Despite all this, Google+ is not a finished product. It is both part of a much larger Google overhaul and it is still in a limited field test and being tested daily for bugs and issues. It also lacks a number of features users have been asking for. It only works for people with Gmail accounts (Google Apps accounts should be supported at some point in the near future). There is no search function to search Google+ quotes or your +1’s (Google+ equivalents of Facebook Likes) and those +1’s don’t seem to do anything outside the context of a specific post. Google+ is a work in progress but as works in progress go, this is a pretty good one and it has, justifiably, received quite a bit of positive feedback and press.
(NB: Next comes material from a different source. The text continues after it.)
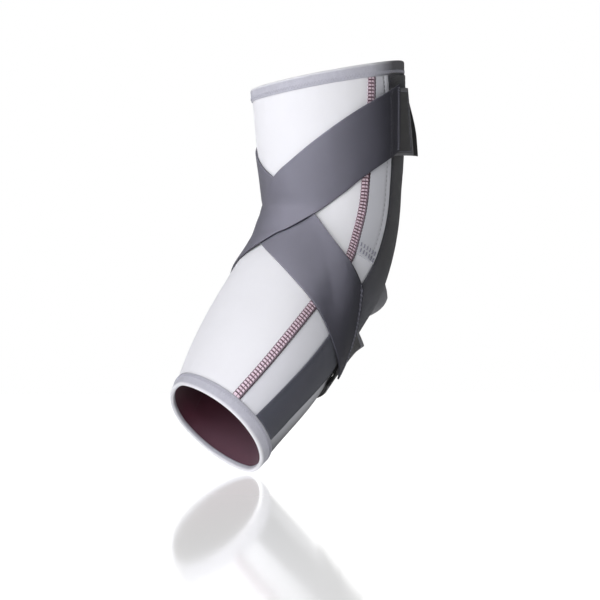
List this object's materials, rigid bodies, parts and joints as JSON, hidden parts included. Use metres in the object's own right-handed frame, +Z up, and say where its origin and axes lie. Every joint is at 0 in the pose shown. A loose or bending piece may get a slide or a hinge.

Will Google+ replace Facebook and Twitter? Probably not. At least not anytime soon. The primary reason for this is that we are herd animals online and the herds are on Facebook and Twitter. We don’t really care that the Google+ meadow has a brook, greener grass and indoor plumbing. We know fewer people there and all the activity is in the other pastures. That said, if the right people are on Google+ then it will become (and has become) a Facebook/Twitter replacement. Its like apps for smartphones. It doesn’t matter how many apps the store has. What matters is that the key half dozen apps we rely on are in the store. Google+ also seems to be the place where some really interesting conversations are taking place between a few really interesting people. I agree with Scoble: Google+ doesn’t need to be the service everyone migrates to. Google+ also has the benefit of forming part of a much larger ecosystem which many of us use daily. That ecosystem is changing too and that is a big deal.
If you are coming from Twitter and Facebook, Google+ may not be all that appealing to you. It may be because you are missing what makes Google+ so interesting or because your contacts and friends won’t be moving across so there is no incentive for you to either. That’s ok. Just bear in mind that there is something really dynamic and powerful happening there and you’re just not part of it.